■ Task goal ■
In the listing below, locate the line containing "Write part 3" and the line containing "bead_dot(work, (line[-1][0], line[-1][1]". Output both of them and every line between, exactly as written, and nothing more.

======== Material to process ========

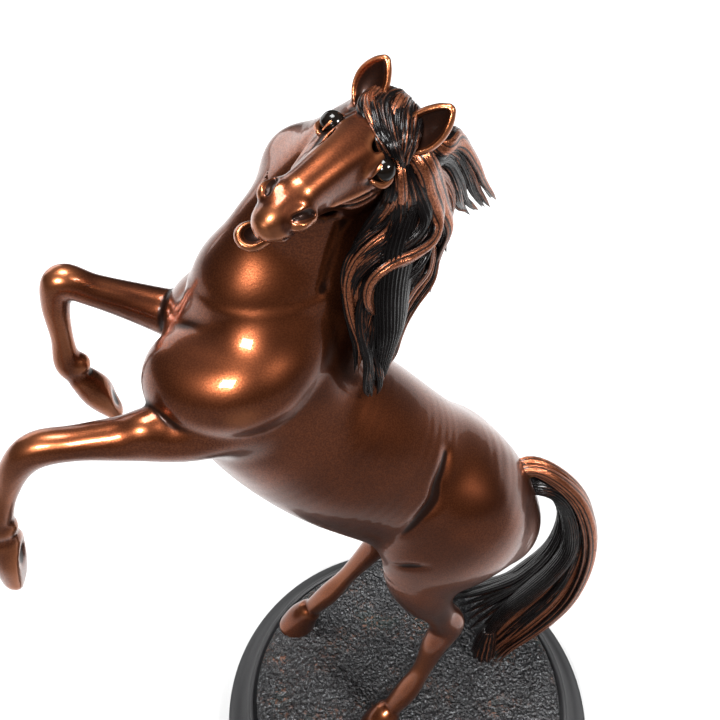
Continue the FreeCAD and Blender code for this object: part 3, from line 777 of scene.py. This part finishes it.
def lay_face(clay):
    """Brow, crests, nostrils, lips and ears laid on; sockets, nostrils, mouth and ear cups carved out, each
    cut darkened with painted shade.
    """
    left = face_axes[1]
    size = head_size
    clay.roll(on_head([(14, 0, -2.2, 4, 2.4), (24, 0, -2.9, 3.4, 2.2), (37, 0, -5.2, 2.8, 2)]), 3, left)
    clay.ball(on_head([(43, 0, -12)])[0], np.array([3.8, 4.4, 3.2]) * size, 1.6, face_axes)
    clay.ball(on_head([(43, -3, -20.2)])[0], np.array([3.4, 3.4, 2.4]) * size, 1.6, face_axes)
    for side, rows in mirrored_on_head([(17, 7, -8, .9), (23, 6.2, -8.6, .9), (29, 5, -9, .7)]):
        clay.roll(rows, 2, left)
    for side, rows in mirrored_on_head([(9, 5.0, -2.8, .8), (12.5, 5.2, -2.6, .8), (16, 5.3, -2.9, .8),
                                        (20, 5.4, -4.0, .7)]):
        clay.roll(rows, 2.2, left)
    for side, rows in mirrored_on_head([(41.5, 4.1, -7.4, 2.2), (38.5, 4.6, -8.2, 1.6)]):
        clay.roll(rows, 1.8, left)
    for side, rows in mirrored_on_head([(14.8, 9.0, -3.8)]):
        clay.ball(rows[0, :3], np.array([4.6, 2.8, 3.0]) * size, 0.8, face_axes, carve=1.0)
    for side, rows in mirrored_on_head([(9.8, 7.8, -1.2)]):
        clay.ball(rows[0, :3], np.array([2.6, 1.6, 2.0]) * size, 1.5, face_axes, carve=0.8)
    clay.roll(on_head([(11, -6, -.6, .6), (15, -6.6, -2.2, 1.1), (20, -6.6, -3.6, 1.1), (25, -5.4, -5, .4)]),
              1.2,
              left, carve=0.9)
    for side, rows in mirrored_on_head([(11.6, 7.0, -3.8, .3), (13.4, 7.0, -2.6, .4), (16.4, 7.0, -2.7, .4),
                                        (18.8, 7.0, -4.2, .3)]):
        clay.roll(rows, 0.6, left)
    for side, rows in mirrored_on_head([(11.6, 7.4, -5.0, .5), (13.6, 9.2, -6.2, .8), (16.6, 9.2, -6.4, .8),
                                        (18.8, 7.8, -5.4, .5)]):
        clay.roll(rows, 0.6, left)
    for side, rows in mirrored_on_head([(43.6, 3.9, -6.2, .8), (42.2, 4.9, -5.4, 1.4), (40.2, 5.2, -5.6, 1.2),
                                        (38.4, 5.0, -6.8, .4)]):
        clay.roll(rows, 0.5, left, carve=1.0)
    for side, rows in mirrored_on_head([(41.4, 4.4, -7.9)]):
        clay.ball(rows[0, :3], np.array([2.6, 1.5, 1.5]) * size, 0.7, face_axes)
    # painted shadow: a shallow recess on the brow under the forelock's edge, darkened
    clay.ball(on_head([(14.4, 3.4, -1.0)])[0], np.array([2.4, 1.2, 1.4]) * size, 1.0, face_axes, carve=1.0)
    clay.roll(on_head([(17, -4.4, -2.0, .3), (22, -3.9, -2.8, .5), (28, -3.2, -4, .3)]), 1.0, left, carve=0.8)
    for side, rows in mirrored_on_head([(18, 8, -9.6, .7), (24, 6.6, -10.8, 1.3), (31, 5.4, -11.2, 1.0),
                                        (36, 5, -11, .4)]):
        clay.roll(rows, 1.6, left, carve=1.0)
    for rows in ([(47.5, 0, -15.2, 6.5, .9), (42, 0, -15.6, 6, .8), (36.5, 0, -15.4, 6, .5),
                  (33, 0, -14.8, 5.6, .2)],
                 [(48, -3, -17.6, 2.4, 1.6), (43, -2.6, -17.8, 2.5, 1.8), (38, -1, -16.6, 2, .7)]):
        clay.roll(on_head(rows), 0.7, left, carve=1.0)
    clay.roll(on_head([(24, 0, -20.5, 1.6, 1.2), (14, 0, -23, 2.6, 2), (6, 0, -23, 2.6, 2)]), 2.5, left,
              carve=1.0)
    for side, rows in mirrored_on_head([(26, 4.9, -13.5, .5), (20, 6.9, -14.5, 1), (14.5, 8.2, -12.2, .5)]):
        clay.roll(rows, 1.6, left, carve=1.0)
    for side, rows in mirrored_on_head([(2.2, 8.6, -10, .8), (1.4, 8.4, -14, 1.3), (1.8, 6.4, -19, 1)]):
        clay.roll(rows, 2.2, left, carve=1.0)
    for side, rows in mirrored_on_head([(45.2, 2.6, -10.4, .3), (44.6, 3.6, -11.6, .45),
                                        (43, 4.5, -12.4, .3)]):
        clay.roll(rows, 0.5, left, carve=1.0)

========
======== Material to process ========

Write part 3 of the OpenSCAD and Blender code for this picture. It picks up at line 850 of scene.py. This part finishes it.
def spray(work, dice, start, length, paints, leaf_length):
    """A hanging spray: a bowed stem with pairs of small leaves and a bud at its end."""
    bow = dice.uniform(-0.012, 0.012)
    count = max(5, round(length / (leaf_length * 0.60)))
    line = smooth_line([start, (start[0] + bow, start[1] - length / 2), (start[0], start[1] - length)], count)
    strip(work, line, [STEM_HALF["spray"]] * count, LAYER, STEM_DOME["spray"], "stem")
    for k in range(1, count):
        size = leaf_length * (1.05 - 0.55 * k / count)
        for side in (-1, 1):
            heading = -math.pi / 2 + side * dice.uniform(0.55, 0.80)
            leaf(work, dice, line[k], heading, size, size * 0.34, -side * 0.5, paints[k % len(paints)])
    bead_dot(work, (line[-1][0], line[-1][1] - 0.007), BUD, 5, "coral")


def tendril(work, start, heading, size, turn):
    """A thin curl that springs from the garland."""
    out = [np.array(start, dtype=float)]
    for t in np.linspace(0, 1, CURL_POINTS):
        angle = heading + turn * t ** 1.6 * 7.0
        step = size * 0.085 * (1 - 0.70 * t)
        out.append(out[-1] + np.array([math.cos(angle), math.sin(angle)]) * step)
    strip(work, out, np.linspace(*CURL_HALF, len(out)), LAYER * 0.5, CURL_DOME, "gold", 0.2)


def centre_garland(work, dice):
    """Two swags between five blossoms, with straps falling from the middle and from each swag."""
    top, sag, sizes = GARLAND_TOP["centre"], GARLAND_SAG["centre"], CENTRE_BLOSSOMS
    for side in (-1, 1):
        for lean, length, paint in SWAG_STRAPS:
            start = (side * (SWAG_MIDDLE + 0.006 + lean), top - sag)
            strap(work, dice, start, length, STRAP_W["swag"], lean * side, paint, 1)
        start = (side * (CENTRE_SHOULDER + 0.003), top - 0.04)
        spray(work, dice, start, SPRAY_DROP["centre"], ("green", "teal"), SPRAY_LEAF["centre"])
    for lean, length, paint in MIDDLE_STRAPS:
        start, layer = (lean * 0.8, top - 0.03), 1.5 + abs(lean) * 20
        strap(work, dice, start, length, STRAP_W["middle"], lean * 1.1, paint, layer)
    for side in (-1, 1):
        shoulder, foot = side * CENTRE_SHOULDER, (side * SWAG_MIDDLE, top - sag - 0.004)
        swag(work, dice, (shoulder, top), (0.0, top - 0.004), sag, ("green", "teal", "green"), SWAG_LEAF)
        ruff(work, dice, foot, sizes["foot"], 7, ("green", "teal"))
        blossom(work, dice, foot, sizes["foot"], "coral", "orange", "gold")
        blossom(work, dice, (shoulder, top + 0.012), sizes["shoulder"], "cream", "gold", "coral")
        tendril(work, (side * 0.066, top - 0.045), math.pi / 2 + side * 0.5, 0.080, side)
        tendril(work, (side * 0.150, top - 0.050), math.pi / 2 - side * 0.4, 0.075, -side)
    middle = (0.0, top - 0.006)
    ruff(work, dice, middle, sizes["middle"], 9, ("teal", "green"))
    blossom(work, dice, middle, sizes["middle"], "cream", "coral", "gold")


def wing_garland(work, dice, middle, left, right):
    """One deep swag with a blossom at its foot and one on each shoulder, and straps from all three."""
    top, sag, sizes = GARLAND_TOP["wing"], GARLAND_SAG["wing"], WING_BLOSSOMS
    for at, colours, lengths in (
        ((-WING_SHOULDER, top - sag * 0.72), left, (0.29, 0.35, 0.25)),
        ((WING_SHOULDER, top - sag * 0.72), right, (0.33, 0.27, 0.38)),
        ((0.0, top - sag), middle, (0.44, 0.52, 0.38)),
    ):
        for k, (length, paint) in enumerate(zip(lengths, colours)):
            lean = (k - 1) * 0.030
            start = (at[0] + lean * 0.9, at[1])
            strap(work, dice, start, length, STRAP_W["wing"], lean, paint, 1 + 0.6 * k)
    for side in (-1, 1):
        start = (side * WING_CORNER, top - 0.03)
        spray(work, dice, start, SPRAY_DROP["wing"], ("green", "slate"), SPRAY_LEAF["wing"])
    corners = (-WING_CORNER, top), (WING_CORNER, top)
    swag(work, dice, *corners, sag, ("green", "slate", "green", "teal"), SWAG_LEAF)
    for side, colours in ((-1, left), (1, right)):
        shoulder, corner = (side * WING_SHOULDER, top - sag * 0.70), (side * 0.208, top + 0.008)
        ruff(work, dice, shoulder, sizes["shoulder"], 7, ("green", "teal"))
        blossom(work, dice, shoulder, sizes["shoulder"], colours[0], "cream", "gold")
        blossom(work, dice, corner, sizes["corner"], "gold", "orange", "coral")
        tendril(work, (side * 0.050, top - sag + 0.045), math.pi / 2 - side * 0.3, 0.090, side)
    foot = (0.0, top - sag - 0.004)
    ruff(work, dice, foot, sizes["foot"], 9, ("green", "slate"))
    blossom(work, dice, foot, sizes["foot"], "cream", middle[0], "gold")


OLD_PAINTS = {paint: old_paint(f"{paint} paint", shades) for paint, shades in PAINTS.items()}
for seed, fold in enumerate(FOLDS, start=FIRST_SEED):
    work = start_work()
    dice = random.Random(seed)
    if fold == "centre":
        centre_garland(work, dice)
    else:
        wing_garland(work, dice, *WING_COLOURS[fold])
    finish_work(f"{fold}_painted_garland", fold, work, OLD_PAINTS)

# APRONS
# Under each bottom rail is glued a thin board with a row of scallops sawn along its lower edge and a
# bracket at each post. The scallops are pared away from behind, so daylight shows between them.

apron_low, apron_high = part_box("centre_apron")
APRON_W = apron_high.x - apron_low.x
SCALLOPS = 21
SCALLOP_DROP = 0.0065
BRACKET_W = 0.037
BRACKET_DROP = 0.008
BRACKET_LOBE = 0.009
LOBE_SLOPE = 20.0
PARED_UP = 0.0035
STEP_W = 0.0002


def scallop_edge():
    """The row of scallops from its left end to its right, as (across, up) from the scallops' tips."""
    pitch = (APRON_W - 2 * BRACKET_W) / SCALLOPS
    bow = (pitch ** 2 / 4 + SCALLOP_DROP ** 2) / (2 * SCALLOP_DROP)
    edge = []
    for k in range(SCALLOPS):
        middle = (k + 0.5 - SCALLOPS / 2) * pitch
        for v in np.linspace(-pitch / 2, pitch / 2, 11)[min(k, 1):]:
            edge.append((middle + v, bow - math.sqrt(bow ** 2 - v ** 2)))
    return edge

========

■ Reply to the exercise ■
Write part 3 of the OpenSCAD and Blender code for this picture. It picks up at line 850 of scene.py. This part finishes it.
def spray(work, dice, start, length, paints, leaf_length):
    """A hanging spray: a bowed stem with pairs of small leaves and a bud at its end."""
    bow = dice.uniform(-0.012, 0.012)
    count = max(5, round(length / (leaf_length * 0.60)))
    line = smooth_line([start, (start[0] + bow, start[1] - length / 2), (start[0], start[1] - length)], count)
    strip(work, line, [STEM_HALF["spray"]] * count, LAYER, STEM_DOME["spray"], "stem")
    for k in range(1, count):
        size = leaf_length * (1.05 - 0.55 * k / count)
        for side in (-1, 1):
            heading = -math.pi / 2 + side * dice.uniform(0.55, 0.80)
            leaf(work, dice, line[k], heading, size, size * 0.34, -side * 0.5, paints[k % len(paints)])
    bead_dot(work, (line[-1][0], line[-1][1] - 0.007), BUD, 5, "coral")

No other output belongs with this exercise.